Pakistan: Bhuttos Magie
Hunderttausende Pakistaner begrüßten in Karachi Expremierministerin Benazir Bhutto, die nach acht Jahren Exil in ihre Heimat zurückkehrte.
Die frühere Premierministerin Benazir Bhutto ist am Donnerstag nach Pakistan zurückgekehrt, acht Jahre nachdem sie das Land wegen einer Korruptionsanklage verlassen hatte. Hunderttausende ihrer Anhänger begrüßten sie, als sie kurz vor Mittag mit einem Linienflug aus Dubai in der südpakistanischen Hafenstadt Karatschi landete. Bhutto war sich der Symbolik des Augenblicks bewusst. Sie war im Grün und Weiß der pakistanischen Nationalflagge gekleidet. An ihrer Hand hing eine Gebetsschnur, und sie brach in Tränen aus, als ein Mann den Koran über ihren Kopf hielt.
Statt per Helikopter oder mit dem bereitgestellten umgebauten kugelsicheren Containerfahrzeug fuhr sie auf einem Lastwagen mit offener, angehobener Ladefläche durch die Flughafenstraße zum Mausoleum des Staatsgründers Muhammad Ali Jinnah. Entlang der Straße standen dicht gedrängt ihre Anhänger, viele von ihnen mit grün-rot-schwarzen Parteiflaggen. Die Prozession mit hunderten von Bussen, bis auf die Dächer voller Menschen, kam immer wieder ins Stocken, weil Pakistani vor ihrem Fahrzeug tanzten. Während Karatschi ansonsten aussah wie an einem verkehrsarmen Sonntag, waren Bhuttos Fahrtroute und die Zufahrtsstraßen völlig blockiert. Mehrere Stunden nach der Landung hatte der Konvoi noch nicht einmal das Jinnahs Mausoleum erreicht, wo Bhutto ihre erste Rede halten wollte. Sie werde erst am nächsten Morgen in ihrer Familienresidenz in Meeresnähe erwartet, hieß es.
Das Erstaunlichste an dieser Heimkehr war neben der Begeisterung der Menge die Reaktion der Sicherheitskräfte.
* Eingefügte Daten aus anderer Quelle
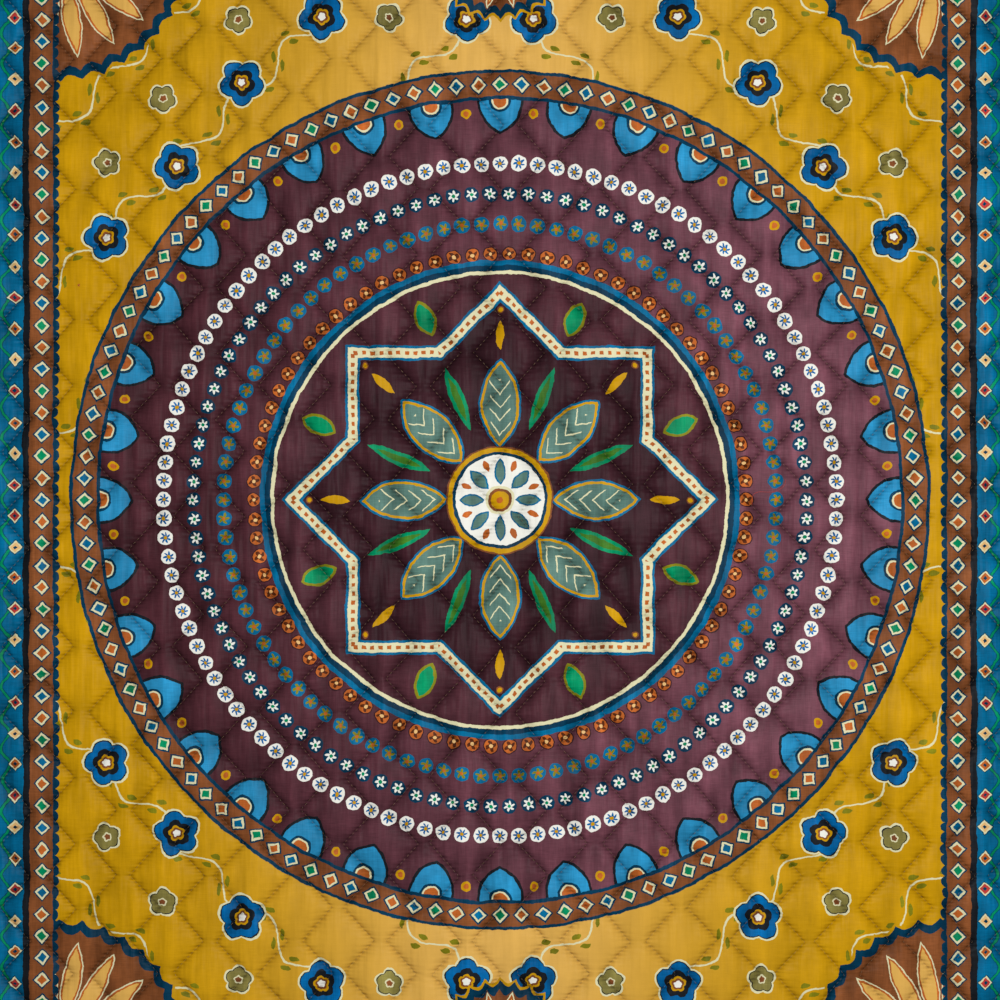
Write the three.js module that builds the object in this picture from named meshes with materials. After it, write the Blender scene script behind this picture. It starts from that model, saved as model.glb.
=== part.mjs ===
// A quilted throw blanket, lying flat.
//
// Face cloth, thin wadding and back cloth are held together by stitched lines that run along the length
// in even zigzags. Each line mirrors its neighbours, so two of them enclose a chain of puffed diamonds
// joined by narrow necks. All round, the edge is turned in and sewn down as a thin flat hem.
//
// Millimetres, +X across the width, +Y along the length, +Z up. The origin is the middle of the
// rectangle, on the surface that the blanket lies on.

import * as THREE from "three";

// The finished blanket
const WIDTH = 1270;
const LENGTH = 1524;

// The hem: a flat turned edge outside its own row of stitches, drawn in a little by the quilting
const HEM_WIDTH = 12;
const HEM_THICK = 2.4;
const HEM_DRAW_IN = 1.5;

// The quilting lines, counted from the one nearest the middle
const LINE_PITCH = 50;
const FIRST_LINE = -11;
const LAST_LINE = 12;
const MIDDLE_LINE_X = -14;
const REPEAT = 76.2;
const SWING = 17.5;

// The cloth where it is sewn through, in a neck and at a diamond's crown: how far its underside stands
// off the surface, and its thickness. The hem's row of stitches holds it flat on the surface.
const HEM_SEAM = { under: 0, thick: 1.8 };
const SEAM = { under: 0.9, thick: 1.6 };
const NECK = { under: 0.3, thick: 3.8 };
const CROWN = { under: 0, thick: 7 };

// How far the needle strays from the even zigzag, across and along, and how much the crowns differ
const STRAY_ACROSS = [
  { size: 1.5, wavelength: 410, turnPerLine: 0.37 },
  { size: 0.8, wavelength: 173, turnPerLine: 0.61 },
];
const STRAY_ALONG = [
  { size: 1.1, wavelength: 530, turnPerLine: 0.23 },
  { size: 0.6, wavelength: 97, turnPerLine: 0.71 },
];
const CROWN_SPREAD = [
  { size: 0.45, wavelength: 289, turnPerLine: 0.43 },
  { size: 0.35, wavelength: 118, turnPerLine: 0.17 },
];

// Soft waves in which the cloth stands off the surface. Each has its crest at x and y, drifts sideways
// by lean for each millimetre of length, and dies out a half width and a half length from the crest.
const WAVES = [
  { height: 2.2, x: -455, y: 180, lean: 0.06, halfWidth: 95, halfLength: 420 },
  { height: 1.8, x: -235, y: -260, lean: -0.045, halfWidth: 80, halfLength: 380 },
  { height: 2.4, x: 30, y: 60, lean: 0.035, halfWidth: 90, halfLength: 520 },
  { height: 1.7, x: 260, y: 330, lean: -0.07, halfWidth: 85, halfLength: 300 },
  { height: 2.1, x: 440, y: -150, lean: 0.04, halfWidth: 100, halfLength: 450 },
];

const CLOTH_COLOUR = 0x8a5a2e;
const CLOTH_ROUGHNESS = 0.85;

const hemSeamX = WIDTH / 2 - HEM_WIDTH;
const hemSeamY = LENGTH / 2 - HEM_WIDTH;
const halfRepeat = REPEAT / 2;
const turnsPerHalf = Math.round(LENGTH / REPEAT);
const widestGap = LINE_PITCH + 2 * SWING;
const narrowestGap = LINE_PITCH - 2 * SWING;

function strayAt(terms, line, along) {
  let total = 0;
  for (const { size, wavelength, turnPerLine } of terms) {
    total += size * Math.sin(2 * Math.PI * (along / wavelength + turnPerLine * line));
  }
  return total;
}

// A smooth hump: 1 at its middle, and 0 from the given reach outwards.
function hump(distance, reach) {
  const t = Math.min(Math.abs(distance) / reach, 1);
  return (0.5 + 0.5 * Math.cos(Math.PI * t)) ** 2;
}

function waveLift(x, y) {
  let lift = 0;
  for (const wave of WAVES) {
    const crestX = wave.x + wave.lean * (y - wave.y);
    lift += wave.height * hump(x - crestX, wave.halfWidth) * hump(y - wave.y, wave.halfLength);
  }
  return lift;
}

function clothPoint(x, y, { under, thick }) {
  const bottom = under + waveLift(x, y);
  return { x, y, bottom, top: bottom + thick };
}

// A line turns back at each half repeat, first a quarter repeat from the middle of the length. Beyond
// the last turn it has only begun its way back when it meets the end hem.
function swingAt(line, row) {
  const side = Math.abs(line + row.turn) % 2 === 1 ? 1 : -1;
  if (!row.isHemSeam) return side * SWING;
  const lastTurnY = (turnsPerHalf - 0.5) * halfRepeat;
  const wayBack = (hemSeamY - lastTurnY) / halfRepeat;
  return -side * SWING * (1 - 2 * wayBack);
}

function linePoint(line, row) {
  const evenX = MIDDLE_LINE_X + line * LINE_PITCH + swingAt(line, row);
  const x = evenX + strayAt(STRAY_ACROSS, line, row.y);
  if (row.isHemSeam) return clothPoint(x, row.y, HEM_SEAM);
  return clothPoint(x, row.y + strayAt(STRAY_ALONG, line, row.y), SEAM);
}

// The point midway between two lines: high in a diamond, low in a neck.
function middlePoint(left, right, gap, row) {
  const x = (left.x + right.x) / 2;
  const y = (left.y + right.y) / 2;
  if (row.isHemSeam) return clothPoint(x, y, HEM_SEAM);
  const openness = (right.x - left.x - narrowestGap) / (widestGap - narrowestGap);
  const fullness = THREE.MathUtils.clamp(openness, 0, 1);
  const spread = strayAt(CROWN_SPREAD, gap, y);
  return clothPoint(x, y, {
    under: THREE.MathUtils.lerp(NECK.under, CROWN.under, fullness),
    thick: THREE.MathUtils.lerp(NECK.thick, CROWN.thick + spread, fullness),
  });
}

// The hem's outer edge beside a point of its seam.
function hemEdge(point, outX, outY, isDrawnIn) {
  const reach = isDrawnIn ? HEM_WIDTH - HEM_DRAW_IN : HEM_WIDTH;
  return { x: point.x + outX * reach, y: point.y + outY * reach, bottom: 0, top: HEM_THICK };
}

// One row across the cloth: edge, hem seam, middle, line, middle, line, ... middle, hem seam, edge.
function rowAcross(row) {
  const leftSeam = clothPoint(-hemSeamX, row.y, HEM_SEAM);
  const rightSeam = clothPoint(hemSeamX, row.y, HEM_SEAM);
  const points = [leftSeam];
  for (let line = FIRST_LINE; line <= LAST_LINE + 1; line++) {
    const next = line > LAST_LINE ? rightSeam : linePoint(line, row);
    points.push(middlePoint(points.at(-1), next, line, row), next);
  }
  const isDrawnIn = !row.isHemSeam && Math.abs(row.turn) % 2 === 1;
  const leftEdge = hemEdge(leftSeam, -1, 0, isDrawnIn);
  const rightEdge = hemEdge(rightSeam, 1, 0, isDrawnIn);
  return [leftEdge, ...points, rightEdge];
}

// The hem's edge at one end of the blanket, drawn in where a quilting line meets the hem.
function endEdge(seamRow, outY) {
  const lastColumn = seamRow.length - 1;
  return seamRow.map((point, column) => {
    const isLine = column % 2 === 1 && column > 1 && column < lastColumn - 1;
    return hemEdge(point, 0, outY, isLine);
  });
}

function clothNet() {
  const rows = [{ y: -hemSeamY, turn: -turnsPerHalf - 1, isHemSeam: true }];
  for (let turn = -turnsPerHalf; turn < turnsPerHalf; turn++) {
    rows.push({ y: (turn + 0.5) * halfRepeat, turn, isHemSeam: false });
  }
  rows.push({ y: hemSeamY, turn: turnsPerHalf, isHemSeam: true });
  const inner = rows.map(rowAcross);
  return [endEdge(inner[0], -1), ...inner, endEdge(inner.at(-1), 1)];
}

// The closed skin round a net: its upper points, its lower points, and the edge between them.
function skinGeometry(net) {
  const rowCount = net.length;
  const columnCount = net[0].length;
  const layer = rowCount * columnCount;
  const at = (row, column) => row * columnCount + column;
  const thickness = (row, column) => net[row][column].top - net[row][column].bottom;
  const triangles = [];
  const addSquare = (a, b, c, d) => triangles.push(a, b, c, a, c, d);

  for (let row = 0; row + 1 < rowCount; row++) {
    for (let column = 0; column + 1 < columnCount; column++) {
      const near = at(row, column);
      const right = at(row, column + 1);
      const far = at(row + 1, column + 1);
      const left = at(row + 1, column);
      // The crease joins the thicker pair of opposite corners, so each crown is a clean pyramid.
      const rising = thickness(row, column) + thickness(row + 1, column + 1);
      const falling = thickness(row, column + 1) + thickness(row + 1, column);
      if (rising > falling) {
        addSquare(near, right, far, left);
        addSquare(layer + near, layer + left, layer + far, layer + right);
      } else {
        addSquare(right, far, left, near);
        addSquare(layer + right, layer + near, layer + left, layer + far);
      }
    }
  }

  const rim = [];
  for (let column = 0; column < columnCount - 1; column++) rim.push(at(0, column));
  for (let row = 0; row < rowCount - 1; row++) rim.push(at(row, columnCount - 1));
  for (let column = columnCount - 1; column > 0; column--) rim.push(at(rowCount - 1, column));
  for (let row = rowCount - 1; row > 0; row--) rim.push(at(row, 0));
  rim.forEach((here, i) => {
    const next = rim[(i + 1) % rim.length];
    addSquare(here, layer + here, layer + next, next);
  });

  const upper = net.flat().flatMap((point) => [point.x, point.y, point.top]);
  const lower = net.flat().flatMap((point) => [point.x, point.y, point.bottom]);
  const geometry = new THREE.BufferGeometry();
  geometry.setAttribute("position", new THREE.Float32BufferAttribute([...upper, ...lower], 3));
  geometry.setIndex(triangles);
  geometry.computeVertexNormals();
  return geometry;
}

const cloth = new THREE.MeshStandardMaterial({
  color: CLOTH_COLOUR,
  roughness: CLOTH_ROUGHNESS,
  metalness: 0,
});

const blanket = new THREE.Mesh(skinGeometry(clothNet()), cloth);
blanket.name = "blanket";

const group = new THREE.Group();
group.add(blanket);

export default group;
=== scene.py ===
# %% [markdown]
# # A quilted, printed throw
#
# Such a throw is three layers: a thin printed cotton face, a light wadding and a plain back. A machine
# with a row of needles sews all three together in zigzags that run along the length. Each zigzag mirrors
# the next, so the cloth puffs up into diamonds joined by narrow necks. The edge is turned in and sewn
# down. The photograph shows neither the back nor the edge, so both are a guess.
#
# The lesson goes: camera and light, the quilting lines, the puffed cloth as one closed mesh, the
# stitches, and last the dyes and the weave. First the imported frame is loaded, which gives the size.

# %% Load the frame and note the size of the solid
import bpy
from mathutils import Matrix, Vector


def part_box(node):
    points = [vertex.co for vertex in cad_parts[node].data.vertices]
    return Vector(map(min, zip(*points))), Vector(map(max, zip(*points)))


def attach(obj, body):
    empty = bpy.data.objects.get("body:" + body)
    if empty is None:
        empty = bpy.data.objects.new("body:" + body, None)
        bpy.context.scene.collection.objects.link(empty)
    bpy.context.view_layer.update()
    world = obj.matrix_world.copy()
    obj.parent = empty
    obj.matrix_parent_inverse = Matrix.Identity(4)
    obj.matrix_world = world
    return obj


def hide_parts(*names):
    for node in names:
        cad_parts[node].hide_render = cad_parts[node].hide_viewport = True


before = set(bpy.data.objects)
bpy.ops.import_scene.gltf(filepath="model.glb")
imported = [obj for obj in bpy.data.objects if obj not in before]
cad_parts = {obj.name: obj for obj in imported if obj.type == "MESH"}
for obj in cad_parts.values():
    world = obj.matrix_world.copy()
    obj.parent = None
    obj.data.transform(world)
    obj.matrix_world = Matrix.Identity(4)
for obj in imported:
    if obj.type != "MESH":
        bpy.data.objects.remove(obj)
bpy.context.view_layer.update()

import ast
import math

import bpy
import numpy as np
from mathutils.bvhtree import BVHTree

MM = 0.001
node_low, node_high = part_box("blanket")
HALF_WIDTH = (node_high[0] - node_low[0]) / 2 / MM
HALF_LENGTH = (node_high[1] - node_low[1]) / 2 / MM
print(f"the throw is {2 * HALF_WIDTH:.0f} x {2 * HALF_LENGTH:.0f} mm")

# %% [markdown]
# ## Camera
#
# The throw is seen flat, from straight above, and close enough that its hems are just out of view.
# A long lens at a good height keeps the rows of quilting parallel.

# %% Camera over the middle of the throw
VIEW_WIDTH = 1165
LENS = 85
SENSOR = 36
CLOTH_LEVEL = 5

camera_data = bpy.data.cameras.new("camera")
camera_data.lens = LENS
camera_data.sensor_width = SENSOR
camera = bpy.data.objects.new("camera", camera_data)
camera_height = VIEW_WIDTH * LENS / SENSOR + CLOTH_LEVEL
camera.location = (0, 0, camera_height * MM)
bpy.context.collection.objects.link(camera)
bpy.context.scene.camera = camera
print(f"the camera is {camera_height:.0f} mm above the floor")

# %% [markdown]
# ## Colours and nodes
#
# A dye or a paint is an sRGB colour, as on a colour card. A shader multiplies light, so it needs linear
# values, and one function turns each colour to those. Materials and Geometry Nodes are trees of linked
# nodes. One function adds any kind of node and gives back an output, ready to be linked into the next.

# %% One function for a colour, and one that adds a node
def linear(dye):
    """The linear red, green and blue of an sRGB hex colour, and an alpha of 1."""
    parts = [int(dye[i:i + 2], 16) / 255 for i in (1, 3, 5)]
    return tuple(c / 12.92 if c <= 0.04045 else ((c + 0.055) / 1.055) ** 2.4 for c in parts) + (1.0,)


def add(tree, kind, inputs=None, out=0, **settings):
    """Adds a node: sets its settings, then links or sets each input, and gives back one output."""
    node = tree.nodes.new(kind)
    for name, value in settings.items():
        setattr(node, name, value)
    for name, value in (inputs or {}).items():
        if isinstance(value, bpy.types.NodeSocket):
            tree.links.new(value, node.inputs[name])
        else:
            node.inputs[name].default_value = value
    return node.outputs[out] if node.outputs else node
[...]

Schon lange vor Bhuttos Landung wurden die Absperrungen im Umfeld des Flughafens geöffnet. Tausende Bhutto-Anhänger strömten bis zum Terminal. Dies war für die Polizei offenbar das Signal, das Feld den Feiernden zu überlassen.
Karatschi ist eine der gewalttätigsten Städte der Welt, und es bestehen kaum Zweifel, dass in ihr auch zahlreiche Al-Qaida-Zellen operieren. Bhutto hatte vor ihrer Abreise Sorgen um die eigene Sicherheit geäußert, und sie weiß, dass sie viele Todfeinde hat - von Politikern bis zu Terrorgruppen.
Selbst die regierende Regionalpartei MQM, traditionelle Gegnerin von Bhuttos PPP, begrüßte Bhuttos Ankunft. Die lockeren Polizeikontrollen und die Abwesenheit gegnerischer Sticheleien verstärkten eine friedliche Festatmosphäre, wie sie die Stadt lange nicht erlebt hat. Sie führte zu einem vielleicht kurzfristigen Aufflackern der alten Bhutto-Magie, die in den 80er-Jahren beinahe messianische Formen angenommen hatte. "Allah hat ihr den Weg in ihre Heimat geebnet, und sie wird uns und das ganze Land retten," erklärte ein tanzender Anhänger. Alle Vorwürfe und früheren Enttäuschungen schienen wie weggewischt.
Auch Vertreter der Regierung hießen die Politikerin willkommen, nachdem sie ihr die Rückkehr erleichtert hatten. Bei ihren ersten Kontakten mit den Medien ging Bhutto Fragen über mögliche Parteiallianzen für den kommenden Wahlkampf aus dem Weg. Sie sei gekommen, um die Demokratie nach Pakistan zurückzubringen, sagte sie immer wieder. Außerdem griff sie die Schlagworte wieder auf, die auch die Rhetorik ihrer früheren Karriere gekennzeichnet hatten: Engagement gegen die Armut, Erziehung, namentlich Frauenerziehung, Kampf gegen jede Form von Extremismus.
Auffallend waren die harschen Kommentare der Vertreter ihres traditionellen Gegenspielers Nawaz Sharif. Sein Bruder Shahbaz warf Bhutto vor, die Demokratie verraten zu haben, indem sie sich mit Diktator Musharraf arrangiert habe. Die unterschiedlichen Reaktionen lassen noch keine Schlüsse auf künftige Allianzen Bhuttos zu - aber sie zeigen doch schon erste Trennlinien.